Experimental Production

Experimental Food Design for Sustainable Futures

The two-day workshop Experimental Food Design for Sustainable Futures experiments with food as bio-design material and an accessible starting point from which to explore values, concerns and imaginaries associated with food-tech futures and climate resilience. Participants share food boundary objects, engage in foraging walks, work with diverse food design props, co-designed scenarios and propose diverse imaginative approaches for how to nurture transformations towards sustainable futures.

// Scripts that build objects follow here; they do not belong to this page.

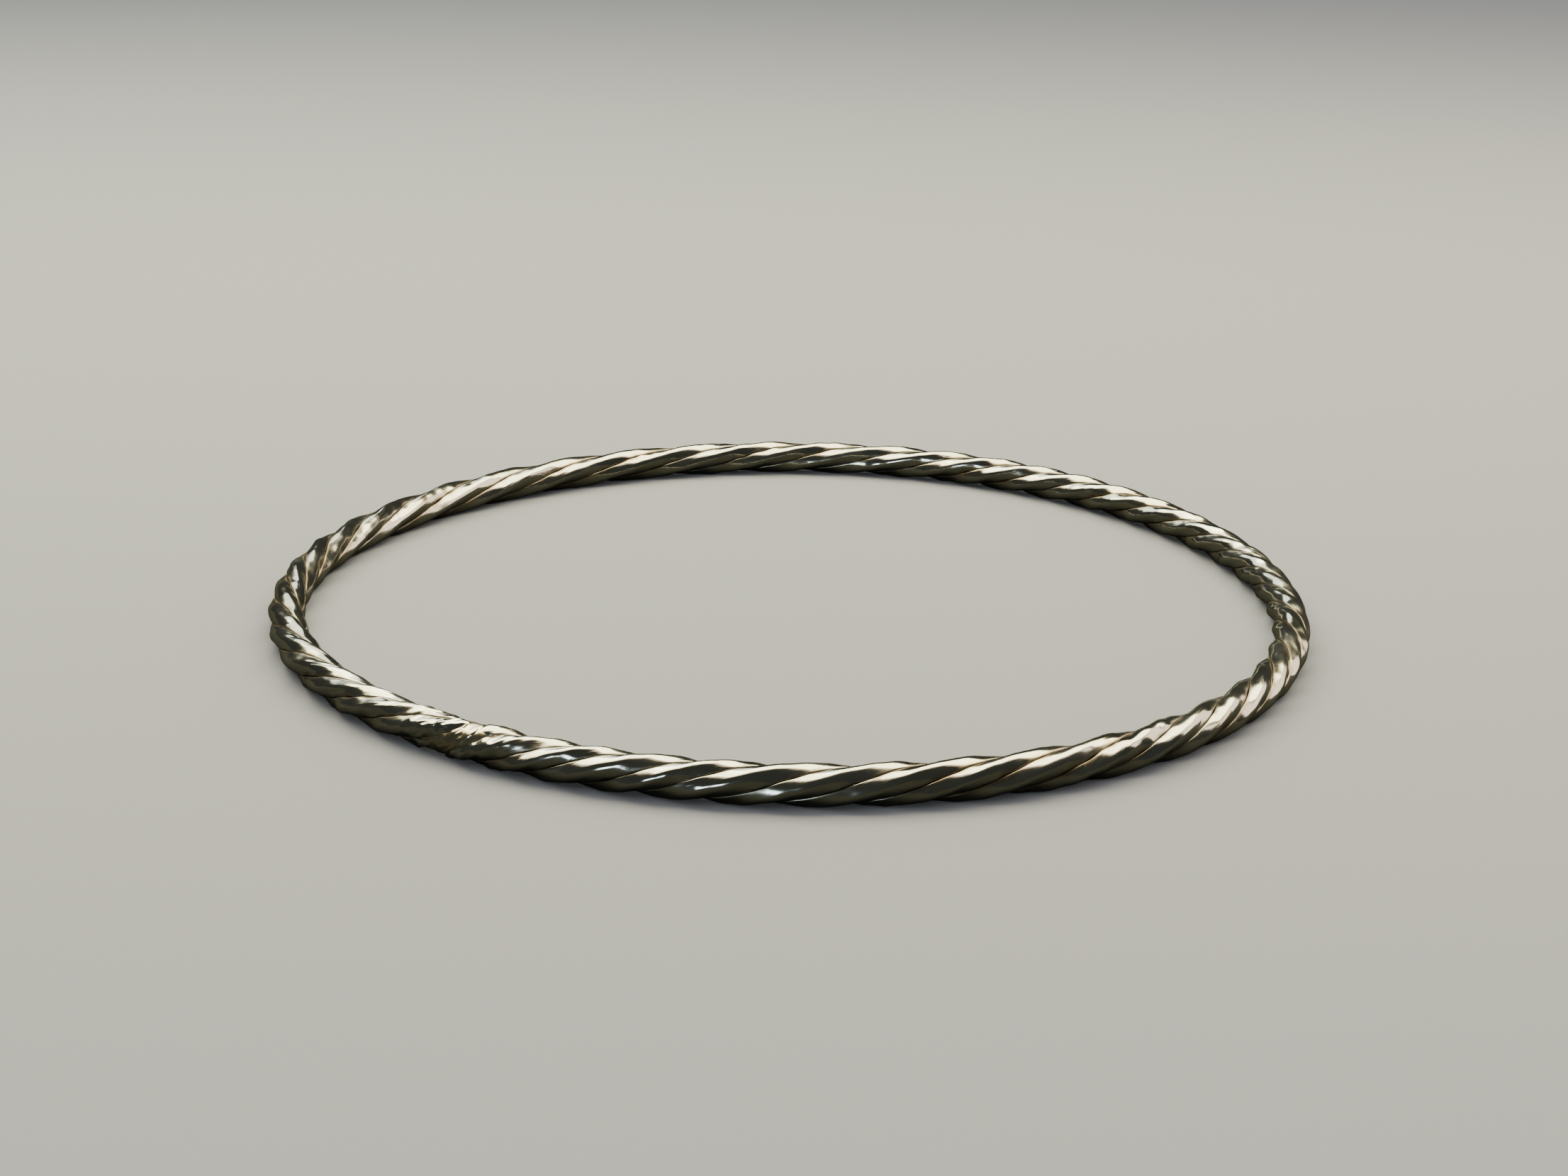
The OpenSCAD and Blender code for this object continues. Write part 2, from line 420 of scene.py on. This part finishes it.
def polishing_marks_group():
    """Fine lines that drawing and polishing leave along a wire, and stray scratches over them."""
    group, given, result = node_group(
        "polishing marks",
        [("Lines", "NodeSocketFloat", 1.0), ("Scratches", "NodeSocketFloat", 1.0)],
        [("Height", "NodeSocketFloat"), ("Scratch", "NodeSocketFloat")],
    )
    along = place(group, "ShaderNodeAttribute", attribute_name="along").outputs["Fac"]
    around = place(group, "ShaderNodeAttribute", attribute_name="around").outputs["Fac"]
    drawn_out = math_node(group, "MULTIPLY", along, 0.35)
    pressed = math_node(group, "MULTIPLY", around, 9.0)
    lay = place(group, "ShaderNodeCombineXYZ", {0: drawn_out, 1: pressed}).outputs[0]
    fine_grain = {"Vector": lay, "Scale": 1.6, "Detail": 4.0, "Roughness": 0.6}
    lines = place(group, "ShaderNodeTexNoise", fine_grain).outputs[0]
    lines = math_node(group, "SUBTRACT", lines, 0.5)
    lined = math_node(group, "MULTIPLY", lines, given.outputs["Lines"])

    flat = place(group, "ShaderNodeCombineXYZ", {0: along, 1: around}).outputs[0]
    # Three ways that scratches lie: how far turned, how stretched along the wire, and how wide
    total = None
    for turn, stretch, thin in ((0.3, 0.1, 0.008), (-0.5, 0.16, 0.006), (1.2, 0.3, 0.004)):
        laid = {"Vector": flat, "Rotation": (0, 0, turn), "Scale": (stretch, 1.6, 1.0)}
        turned = place(group, "ShaderNodeMapping", laid).outputs[0]
        cloud = noise(group, turned, 1.0, 0.0)
        level = math_node(group, "ABSOLUTE", math_node(group, "SUBTRACT", cloud, 0.5))
        fine = ranged(group, level, 0.0, thin, 1.0, 0.0)
        total = fine if total is None else math_node(group, "MAXIMUM", total, fine)
    place_on = place(group, "ShaderNodeTexCoord").outputs["Object"]
    kept = ranged(group, noise(group, place_on, 260.0, 2.0), 0.5, 0.62)
    scratch = math_node(group, "MULTIPLY", total, kept)
    scratch = math_node(group, "MULTIPLY", scratch, given.outputs["Scratches"])
    height = math_node(group, "SUBTRACT", lined, scratch)
    group.links.new(height, result.inputs["Height"])
    group.links.new(scratch, result.inputs["Scratch"])
    return group


def patina_and_reflection_group():
    """Where silver has darkened: in the grooves, by the heat of soldering and in faint clouds. The
    warm tint along the groove edges is partly tarnish and partly a painted reflection of the
    neighbouring wires.
    """
    group, given, result = node_group(
        "patina_and_painted_reflection",
        [("Grooves", "NodeSocketFloat", 1.0), ("Clouds", "NodeSocketFloat", 1.0)],
        [("Dark", "NodeSocketFloat"), ("Warm", "NodeSocketFloat")],
    )
    shelter = place(group, "ShaderNodeAttribute", attribute_name="shelter").outputs["Fac"]
    heat = place(group, "ShaderNodeAttribute", attribute_name="heat").outputs["Fac"]
    place_on = place(group, "ShaderNodeTexCoord").outputs["Object"]
    broken = noise(group, place_on, 900.0, 5.0)
    cloud = noise(group, place_on, 140.0, 4.0)
    ragged = math_node(group, "MULTIPLY", math_node(group, "SUBTRACT", broken, 0.5), 0.7)
    deep = math_node(group, "ADD", shelter, ragged)
    dark = math_node(group, "MULTIPLY", ranged(group, deep, 0.62, 1.1), given.outputs["Grooves"])
    patchy_share = ranged(group, noise(group, place_on, 75.0, 1.0), 0.4, 0.62, 0.1, 1.0)
    clouds = math_node(group, "MULTIPLY", ranged(group, cloud, 0.5, 0.75), given.outputs["Clouds"])
    # Warm tint along the groove edges: tarnish together with a painted reflection of the neighbouring
    # wires
    groove_tint_and_reflection = math_node(group, "MULTIPLY", ranged(group, deep, 0.35, 0.9, 0.0, 0.7), patchy_share)
    heated = math_node(group, "MULTIPLY", heat, ranged(group, broken, 0.35, 0.75))
    warm = math_node(group, "MAXIMUM", heated, clouds)
    warm = math_node(group, "MAXIMUM", warm, groove_tint_and_reflection)
    group.links.new(dark, result.inputs["Dark"])
    group.links.new(warm, result.inputs["Warm"])
    return group


def metal(name, marks, patina_and_painted_reflection, clean, warm, dark, roughness, lines, scratches, grooves, clouds):
    """A worn metal: its clean, warm and dark colours, how rough it is, and how marked. The warm colour
    also paints a reflection along the groove edges.
    """
    made = bpy.data.materials.new(name)
    made.use_nodes = True
    tree = made.node_tree
    shader = tree.nodes["Principled BSDF"]
    marked = place(tree, "ShaderNodeGroup", node_tree=marks)
    marked.inputs["Lines"].default_value = lines
    marked.inputs["Scratches"].default_value = scratches
    darkened = place(tree, "ShaderNodeGroup", node_tree=patina_and_painted_reflection)
    darkened.inputs["Grooves"].default_value = grooves
    darkened.inputs["Clouds"].default_value = clouds
    # Warm tint: tarnish, heat colour and a painted reflection along the groove edges
    colour = colour_mix(tree, darkened.outputs["Warm"], clean, warm)
    colour = colour_mix(tree, darkened.outputs["Dark"], colour, dark)
    tree.links.new(colour, shader.inputs["Base Color"])

    place_on = place(tree, "ShaderNodeTexCoord").outputs["Object"]
    rough = ranged(tree, noise(tree, place_on, 330.0, 5.0), 0.35, 0.75, roughness, roughness + 0.1)
    rough = math_node(tree, "ADD", rough, math_node(tree, "MULTIPLY", marked.outputs["Scratch"], 0.18))
    rough = math_node(tree, "ADD", rough, math_node(tree, "MULTIPLY", darkened.outputs["Dark"], 0.35))
    tree.links.new(rough, shader.inputs["Roughness"])
    shader.inputs["Metallic"].default_value = 1.0

    pits = math_node(tree, "MULTIPLY", noise(tree, place_on, 2600.0, 3.0), 0.5)
    height = math_node(tree, "ADD", marked.outputs["Height"], pits)
    bump = place(tree, "ShaderNodeBump", {"Height": height, "Strength": 0.12, "Distance": 0.00006})
    tree.links.new(bump.outputs[0], shader.inputs["Normal"])
    return made


def studio_floor():
    """A plain pale floor, with the bangle lying on it."""
    bpy.ops.mesh.primitive_plane_add(size=3.0, location=(0, 0, 0))
    floor = bpy.context.object
    floor.name = "floor"
    finish = bpy.data.materials.new("pale floor")
    finish.use_nodes = True
    tree = finish.node_tree
    shader = tree.nodes["Principled BSDF"]
    shader.inputs["Roughness"].default_value = 0.9
    shader.inputs["Specular IOR Level"].default_value = 0.1
    # A polished ring mirrors the floor as a white glare over half of each wire, so in mirrored
    # light the floor is darker
    pale, dim = (0.33, 0.34, 0.375, 1), (0.017, 0.0185, 0.016, 1)
    mirrored = place(tree, "ShaderNodeLightPath").outputs["Is Glossy Ray"]
    colour = colour_mix(tree, mirrored, pale, dim)
    tree.links.new(colour, shader.inputs["Base Color"])
    floor.data.materials.append(finish)


def soft_box(name, place_at, aim_at, size, brightness, tint):
    """A softbox: a flat rectangular light that faces a point and looks equally bright all over."""
    light = bpy.data.lights.new(name, "AREA")
    light.shape = "RECTANGLE"
    light.size, light.size_y = size
    light.energy = brightness * math.pi * size[0] * size[1]
    light.color = tint
    stand = bpy.data.objects.new(name, light)
    bpy.context.scene.collection.objects.link(stand)
    stand.visible_camera = False
    stand.location = place_at
    stand.rotation_euler = (Vector(aim_at) - Vector(place_at)).to_track_quat("-Z", "Y").to_euler()


def studio_light():
    """A broad softbox overhead with a dim one at its front edge, one behind on the left, a warm one
    on the right and a small cool one in front, in a plain room."""
    world = bpy.data.worlds.new("plain room")
    bpy.context.scene.world = world
    world.use_nodes = True
    tree = world.node_tree
    # The room is pale, but the ring mirrors it dim, so that the softboxes draw its wires
    pale, dim = (0.7, 0.69, 0.67, 1), (0.03, 0.033, 0.029, 1)
    mirrored = place(tree, "ShaderNodeLightPath").outputs["Is Glossy Ray"]
    colour = colour_mix(tree, mirrored, pale, dim)
    tree.links.new(colour, tree.nodes["Background"].inputs["Color"])
    soft_box("overhead softbox", (-0.028, 0.11, 0.25), (-0.028, 0.11, 0),
             size=(0.605, 0.25), brightness=5.2, tint=(1, 0.92, 0.57))
    soft_box("dim front softbox", (-0.028, -0.035, 0.25), (-0.028, -0.035, 0),
             size=(0.605, 0.04), brightness=0.8, tint=(1, 0.78, 0.55))
    soft_box("back left softbox", (-0.19, 0.33, 0.32), (0, 0, 0),
             size=(0.3, 0.3), brightness=2.0, tint=(0.94, 1, 0.84))
    soft_box("warm right softbox", (0.5, 0.17, 0.2), (0, 0, 0.02),
             size=(0.4, 0.34), brightness=1.8, tint=(1, 0.84, 0.64))
    soft_box("cool front softbox", (-0.2, -0.42, 0.09), (0, 0, 0),
             size=(0.1, 0.11), brightness=5, tint=(0.75, 0.93, 1.0))


def photo_camera():
    """The camera at the photograph's place. It looks at the ring from its near side, a little up."""
    focal_pixels, frame_width = 3323, 2212
    shift_right, shift_up = -12.8, 2.0
    ring_radii_away = 4.798
    rise, roll = math.radians(18.74), math.radians(0.9)
    back = np.array([0, -math.cos(rise), math.sin(rise)])
    middle = np.array([RING_MIDDLE[0], RING_MIDDLE[1], ROD_RADIUS])
    right = np.array([1.0, 0, 0])
    up = np.cross(back, right)
    across = math.cos(roll) * right + math.sin(roll) * up
    upright = math.cos(roll) * up - math.sin(roll) * right
    lens = bpy.data.cameras.new("camera")
    lens.sensor_width = 36
    lens.lens = focal_pixels / frame_width * lens.sensor_width
    lens.shift_x, lens.shift_y = shift_right / frame_width, shift_up / frame_width
    lens.clip_start, lens.clip_end = 0.01, 20
    camera = bpy.data.objects.new("camera", lens)
    bpy.context.scene.collection.objects.link(camera)
    placed = Matrix(np.stack([across, upright, back], 1).tolist()).to_4x4()
    placed.translation = Vector((middle + back * ring_radii_away * RING_RADIUS) * MM)
    camera.matrix_world = placed
    bpy.context.scene.camera = camera


photo_camera()
marks, patina_and_painted_reflection = polishing_marks_group(), patina_and_reflection_group()
# Each warm colour is tarnish and heat colour, and also a painted reflection where the wires meet at
# the grooves
silver = metal(
    "worn silver", marks, patina_and_painted_reflection,
    clean=(0.88, 0.86, 0.78, 1), warm=(0.8, 0.66, 0.46, 1), dark=(0.16, 0.11, 0.07, 1),
    roughness=0.11, lines=0.2, scratches=0.5, grooves=0.8, clouds=0.6,
)
solder_metal = metal(
    "rubbed solder", marks, patina_and_painted_reflection,
    clean=(0.9, 0.78, 0.58, 1), warm=(0.78, 0.58, 0.38, 1), dark=(0.2, 0.13, 0.08, 1),
    roughness=0.22, lines=0.6, scratches=1.5, grooves=0.7, clouds=0.6,
)
section = wire_section()
for number in range(1, WIRES + 1):
    wire(number, section, silver)
solder(solder_metal)
studio_floor()
studio_light()
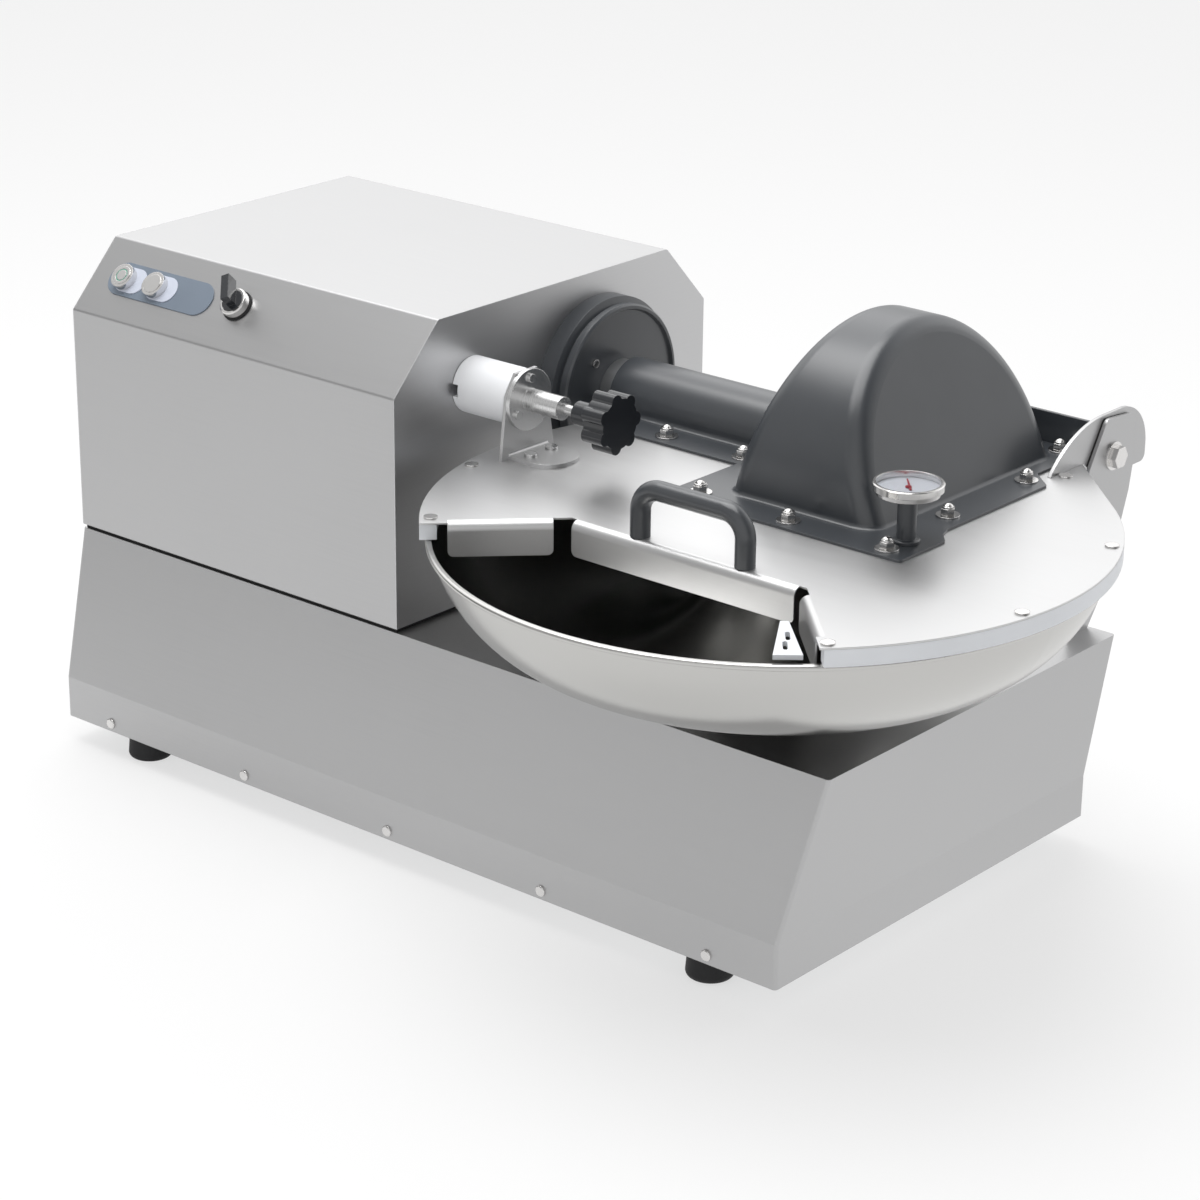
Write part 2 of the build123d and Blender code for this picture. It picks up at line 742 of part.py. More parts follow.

Each workshop day focuses on a distinct theme: the day 1 titled Fantastic(e)ating Food Futures: Reimagining Human Food Interactions examines interdependencies between food, eating and social practices, and critically engages with future flourishing through food-tech innovation. The day 2 Designing with More-than-Human Food Practices for Climate Resilience focuses specifically on more-than-human food practices and how they could be plausibly incorporated into food systems.

The two workshop days are thematically intertwined and carefully designed to be complementary: the fantastic food futures imaginaries co-created on day one lay the groundwork for thinking about plausible more-than-human food practices on day two.

The workshop (July 6-7th 2020) is now finished, outcomes were compiled into a collaborative More-than-Human Food Futures Cookbook featuring eleven recipes for experimental, sustainable and just food practices.

The workshop, organised by the Feeding Food Futures (FFF) collective and collaborators, took place in July 2020, at the Designing Interactive Systems (DIS) conference. The workshop is part of a long-term experimental design research practice of the FFF collective that activates food as a research subject, object and context, and a tangible bio-design material. Starting from food as an everyday practice and concern that is highly problematic from the socio-ecological sustainability perspective, the FFF’s objective is to support collective imaginations of societal transformation, and thereby better understand how to support profound and meaningful change.